Pennsylvania Overtime Laws
Guide to Pennsylvania Overtime Laws
It is important for all workers in the state of Pennsylvania to understand their rights according to PA overtime laws. While not all workers are entitled to overtime according to federal or Pennsylvania overtime laws, most are, and not all employers abide by these rules. This guide will explain which workers are eligible for overtime according to PA overtime laws, and how much you can expect to be paid in overtime. You'll also learn what to do if your employer has violated these labor laws.
Who is Entitled to Overtime?
Overtime laws are generally intended to protect mostly blue-collar workers, rather than professionals. Because of this, there are many positions that are considered exempt from overtime requirements. If you spend more than 80% of your time at work doing professional, executive, or administrative job duties, or making outside sales calls, you are exempt from PA overtime laws and your employer does not need to pay you any overtime.
It is a myth that all salaried jobs are exempt from Pennsylvania overtime laws. Even if your job is salaried, unless you are performing exempt job duties, your employer is required by PA overtime laws to pay you the same amount of overtime as any blue collar worker.

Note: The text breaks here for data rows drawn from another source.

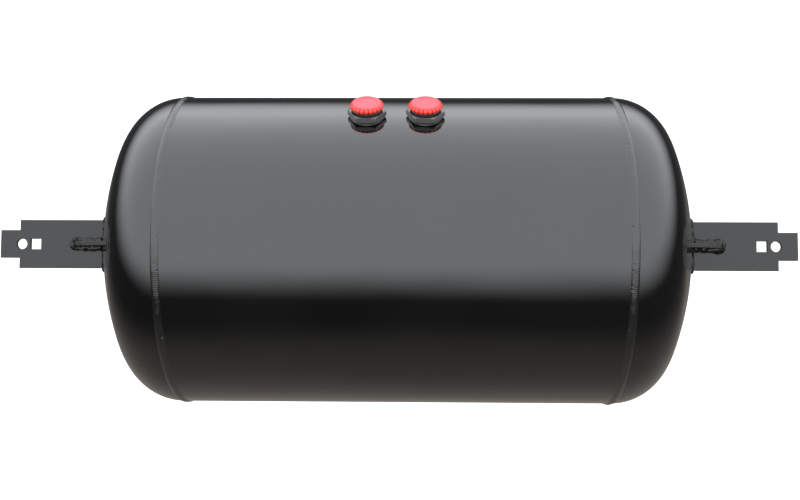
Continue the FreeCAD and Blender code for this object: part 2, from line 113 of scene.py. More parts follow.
def makePaint(name, look):
    mat, tree, bsdf, coord = newMaterial(name)
    link = tree.links.new
    patches = noiseNode(tree, coord, 9.0, 4.0, 0.55)
    specks = noiseNode(tree, coord, 900.0, 2.0, 0.6)
    dust = rampNode(tree, specks, [(0.66, 0.0), (0.74, 1.0)])
    base = rampNode(tree, patches, [(0.3, look["dark"]), (0.7, look["light"])])
    link(mixColour(tree, dust, base, look["dust"]), bsdf.inputs["Base Color"])
    link(rampNode(tree, patches, [(0.3, look["rough"][0]), (0.7, look["rough"][1])]),
         bsdf.inputs["Roughness"])
    bsdf.inputs["Specular IOR Level"].default_value = look["specular"]
    bsdf.inputs["Coat Weight"].default_value = look["coat"]
    bsdf.inputs["Coat Roughness"].default_value = look["coatRough"]
    bsdf.inputs["Coat IOR"].default_value = 1.5
    # rolled sheet is never quite true, and sprayed paint has a fine peel
    waves = noiseNode(tree, coord, 1.0, 1.0, 0.4, look["waveScale"])
    peel = noiseNode(tree, coord, look["peelScale"], 2.0, 0.5)
    normal = bumpNode(tree, waves, 1.0, look["waves"])
    normal = bumpNode(tree, peel, 1.0, look["peel"], normal)
    if look["grain"]:
        grain = noiseNode(tree, coord, 1600.0, 3.0, 0.6)
        normal = bumpNode(tree, grain, 1.0, look["grain"], normal)
    link(normal, bsdf.inputs["Normal"])
    link(normal, bsdf.inputs["Coat Normal"])
    return mat


glossPaint = makePaint("glossPaint", {
    "dark": (0.0016, 0.0016, 0.0018), "light": (0.0032, 0.0032, 0.0033),
    "dust": (0.02, 0.02, 0.018),
    "rough": (0.09, 0.13), "specular": 0.5, "coat": 1.0, "coatRough": 0.05,
    "waveScale": (6.0, 14.0, 14.0), "waves": 0.0012, "peelScale": 420.0, "peel": 0.000006,
    "grain": 0.0})
weldPaint = makePaint("weldPaint", {
    "dark": (0.004, 0.004, 0.004), "light": (0.009, 0.009, 0.009), "dust": (0.04, 0.04, 0.038),
    "rough": (0.16, 0.26), "specular": 0.5, "coat": 1.0, "coatRough": 0.08,
    "waveScale": (60.0, 60.0, 60.0), "waves": 0.0004, "peelScale": 500.0, "peel": 0.00002,
    "grain": 0.00001})
roughWeld = makePaint("roughWeld", {
    "dark": (0.002, 0.002, 0.0022), "light": (0.006, 0.006, 0.006), "dust": (0.05, 0.05, 0.048),
    "rough": (0.12, 0.2), "specular": 0.3, "coat": 0.3, "coatRough": 0.05,
    "waveScale": (160.0, 160.0, 160.0), "waves": 0.0009, "peelScale": 520.0, "peel": 0.00025,
    "grain": 0.00002})
satinPaint = makePaint("satinPaint", {
    "dark": (0.006, 0.006, 0.0064), "light": (0.010, 0.010, 0.0104), "dust": (0.035, 0.035, 0.033),
    "rough": (0.30, 0.40), "specular": 0.5, "coat": 0.22, "coatRough": 0.18,
    "waveScale": (20.0, 20.0, 20.0), "waves": 0.0003, "peelScale": 700.0, "peel": 0.00001,
    "grain": 0.000012})
bushPaint = makePaint("bushPaint", {
    "dark": (0.062, 0.062, 0.065), "light": (0.105, 0.105, 0.108), "dust": (0.14, 0.14, 0.137),
    "rough": (0.24, 0.36), "specular": 0.5, "coat": 0.35, "coatRough": 0.12,
    "waveScale": (70.0, 70.0, 70.0), "waves": 0.0003, "peelScale": 600.0, "peel": 0.00002,
    "grain": 0.00001})


def makePlastic(name):
    mat, tree, bsdf, coord = newMaterial(name)
    link = tree.links.new
    cloud = noiseNode(tree, coord, 60.0, 3.0, 0.5)
    body = rampNode(tree, cloud, [(0.3, (0.72, 0.030, 0.010)), (0.7, (0.84, 0.052, 0.018))])
    # painted sheen colour for the faces turned up or down
    paintedSheenRed = rampNode(tree, cloud, [(0.3, (0.72, 0.060, 0.085)), (0.7, (0.82, 0.085, 0.120))])
    # painted sheen: faces turned up or down take a pinker red that stands for light caught on
    # them, the sides keep the full red
    facing = tree.nodes.new("ShaderNodeNewGeometry")
    parts = tree.nodes.new("ShaderNodeSeparateXYZ")
    link(facing.outputs["Normal"], parts.inputs["Vector"])
    upright = tree.nodes.new("ShaderNodeMath")
    upright.operation = "ABSOLUTE"
    link(parts.outputs["Z"], upright.inputs[0])
    flat = rampNode(tree, upright.outputs[0], [(0.55, 0.0), (0.92, 1.0)])
    link(mixColour(tree, flat, body, paintedSheenRed), bsdf.inputs["Base Color"])
    link(rampNode(tree, cloud, [(0.3, 0.20), (0.7, 0.30)]), bsdf.inputs["Roughness"])
    bsdf.inputs["Subsurface Weight"].default_value = 0.25
    bsdf.inputs["Subsurface Radius"].default_value = (0.003, 0.0006, 0.0004)
    bsdf.inputs["Subsurface Scale"].default_value = 1.0
    fine = noiseNode(tree, coord, 1500.0, 3.0, 0.55)
    link(bumpNode(tree, fine, 1.0, 0.00001), bsdf.inputs["Normal"])
    return mat


def makeRubber(name):
    mat, tree, bsdf, coord = newMaterial(name)
    link = tree.links.new
    cloud = noiseNode(tree, coord, 80.0, 4.0, 0.6)
    link(rampNode(tree, cloud, [(0.3, (0.006, 0.006, 0.006)), (0.7, (0.016, 0.016, 0.015))]),
         bsdf.inputs["Base Color"])
    link(rampNode(tree, cloud, [(0.3, 0.55), (0.7, 0.75)]), bsdf.inputs["Roughness"])
    fine = noiseNode(tree, coord, 2500.0, 2.0, 0.6)
    link(bumpNode(tree, fine, 1.0, 0.00002), bsdf.inputs["Normal"])
    return mat


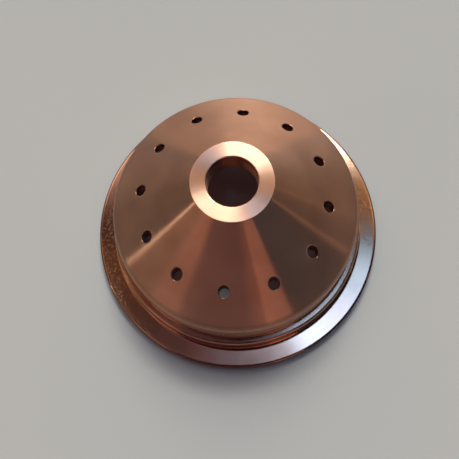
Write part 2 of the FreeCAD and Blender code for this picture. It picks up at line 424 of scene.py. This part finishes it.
def cap_zones(tree, level, height, s):
    """Outputs that tell the cap's zones apart.

    They are the distance from the axis as a share of the flange's radius, and
    masks of the inside, of the flange's side and of the vents' walls. A point
    at distance r from the axis and at height z is below the outer cone by what
    z + (r - tip radius) * tan(slope) lacks of the cap's height."""
    span = vector_node(tree, "LENGTH", level).outputs["Value"]
    share = math_node(tree, "DIVIDE", span, s.flange_radius)
    past_tip = math_node(tree, "MAXIMUM", math_node(tree, "SUBTRACT", span, s.tip_radius), 0.0)
    lifted = math_node(tree, "MULTIPLY_ADD", past_tip, math.tan(s.cone_slope), height)
    deep = math_node(tree, "LESS_THAN", lifted, s.height - 0.5 * s.cone_wall)
    near = math_node(tree, "LESS_THAN", span, s.register_radius + 0.05 * MM)
    inside = math_node(tree, "MULTIPLY", deep, near)
    # Where painted shade goes on the flange's side.
    rim = math_node(tree, "GREATER_THAN", span, 0.992 * s.flange_radius)
    side = math_node(tree, "MULTIPLY", rim, math_node(tree, "LESS_THAN", height, 0.95 * s.flange_thickness))
    # Where painted shade goes on the vents' walls and the inside.
    sunk = math_node(tree, "LESS_THAN", lifted, s.height - VENT_WALL_DEPTH)
    wide = math_node(tree, "GREATER_THAN", span, s.tip_radius)
    hole = math_node(tree, "MULTIPLY", math_node(tree, "MULTIPLY", sunk, near), wide)
    return share, inside, side, hole


def turned_copper():
    """Bare turned copper, each zone with the finish that its cut left.

    Turning marks run round the axis, so highlights are drawn out across them.
    The flange has fine wear on two stretches, and the copper a cloudy tarnish.
    Painted shade darkens the shoulder's rounding, the flange's side, and the
    vents' walls and the inside."""
    s = bpy.context.scene.cap_sizes
    look = bpy.context.scene.cap_finish
    material = bpy.data.materials.new("turned copper")
    material.use_nodes = True
    tree = material.node_tree
    shader = tree.nodes["Principled BSDF"]
    shader.inputs["Metallic"].default_value = 1.0
    shader.inputs["Anisotropic"].default_value = 1.0
    shader.inputs["Anisotropic Rotation"].default_value = 0.25
    tangent = add_node(tree, "ShaderNodeTangent", direction_type="RADIAL", axis="Z")
    tree.links.new(tangent.outputs["Tangent"], shader.inputs["Tangent"])
    place = add_node(tree, "ShaderNodeTexCoord").outputs["Object"]
    level = vector_node(tree, "MULTIPLY", place, in_1=(1, 1, 0)).outputs[0]
    parts = add_node(tree, "ShaderNodeSeparateXYZ")
    tree.links.new(place, parts.inputs[0])
    share, inside, side, hole = cap_zones(tree, level, parts.outputs["Z"], s)

    # Finish, by the distance from the axis
    tip = s.tip_radius / s.flange_radius
    skirt = s.skirt_radius / s.flange_radius
    shoulder = 0.955 * skirt
    band = s.band_radius / s.flange_radius
    zones = ramp(tree, share, [
        (tip - 0.007, look.tip_roughness), (tip + 0.003, look.cone_roughness),
        (shoulder, look.cone_roughness), (skirt, look.wall_roughness),
        (skirt + 0.004, look.ledge_roughness), (band + 0.001, look.ledge_roughness),
        (band + 0.016, look.flange_roughness)])
    finish = add_node(tree, "ShaderNodeMix", data_type="FLOAT", in_3=look.inner_roughness)
    tree.links.new(inside, finish.inputs[0])
    tree.links.new(zones, finish.inputs[2])

    # Wear on the flange
    flange = ramp(tree, share, [(band + 0.013, 0), (band + 0.021, 1)])
    worn = math_node(tree, "ADD", *[
        math_node(tree, "MULTIPLY", flange, near_direction(tree, level, *stretch))
        for stretch in WORN_STRETCHES], clamp=True)
    specks = ramp(tree, noise(tree, place, 3800, 1.5, 0.6), [(0.53, 0), (0.6, 1)])
    speckled = math_node(tree, "MULTIPLY", worn, specks)
    roughness = math_node(tree, "MULTIPLY_ADD", speckled, 0.1, finish.outputs[0])
    tree.links.new(roughness, shader.inputs["Roughness"])
    strength = math_node(tree, "MULTIPLY_ADD", worn, look.wear, 0.1)
    grain = math_node(tree, "MULTIPLY", strength, noise(tree, place, 6500, 2, 0.5))
    bump = add_node(tree, "ShaderNodeBump")
    bump.inputs["Strength"].default_value = 1.0
    bump.inputs["Distance"].default_value = 0.004 * MM
    tree.links.new(grain, bump.inputs["Height"])
    tree.links.new(bump.outputs["Normal"], shader.inputs["Normal"])

    # Colour, with painted shade
    copper = np.array(look.copper)
    cloud = noise(tree, place, 170, 4, 0.55)
    tarnish = ramp(tree, cloud, [(position, tuple(copper * tone)) for position, tone in TARNISH])
    # Painted shade darkens the shoulder's rounding.
    corner = ramp(tree, share, [
        (shoulder + 0.003, 1), (shoulder + 0.013, look.shoulder_shade),
        (skirt - 0.008, look.shoulder_shade), (skirt - 0.002, 1)])
    bright = mix_node(tree, 1.0, tarnish, corner, blend_type="MULTIPLY")
    # Painted shade: the flange's side and the vents' walls and inside take dark colours.
    painted_shade = mix_node(tree, side, (*look.hollow_shade, 1), (*look.flange_side_shade, 1))
    colour = mix_node(tree, math_node(tree, "MAXIMUM", side, hole), bright, painted_shade)
    tree.links.new(colour, shader.inputs["Base Color"])
    return material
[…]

When Must Overtime Be Given?
According to Pennsylvania overtime laws, you must be given overtime for any hours worked over 40 in a one-week period. Employers are not allowed to average an employee's hours over multiple weeks, or to give “comp time” in lieu of overtime, according to PA overtime laws. Employers are not required by Pennsylvania overtime laws to provide overtime pay for a shift longer than 8 hours, as long as the employee is not working more than 40 hours in one week. Employers are also not required by PA overtime laws to pay overtime for working on Sundays or holidays, although if union contracts or employment agreements may specify overtime in these circumstances it must be given.
How Much is Overtime?
Pennsylvania overtime laws, as well as federal labor laws, require overtime to be paid at a rate of one and a half times a worker's average hourly wage. While some employers or union contracts may specify that employees can receive double time for some hours worked, in the absence of these agreements, PA overtime laws never require paying double wages to any employee for any number of hours worked.
What if My Employer Violated PA Overtime Laws?
Many employers try to skirt Pennsylvania overtime laws by providing “comp time” or classifying non-exempt employees as overtime exempt. If you suspect you have not been paid overtime properly, you may want to consult with a Pennsylvania labor and employment attorney. These attorneys specialize in resolving disputes between employees and employers. You may also file a complaint with the Department of Labor, which can often lead to you receiving back wages to compensate you for the missing overtime compensation you are owed.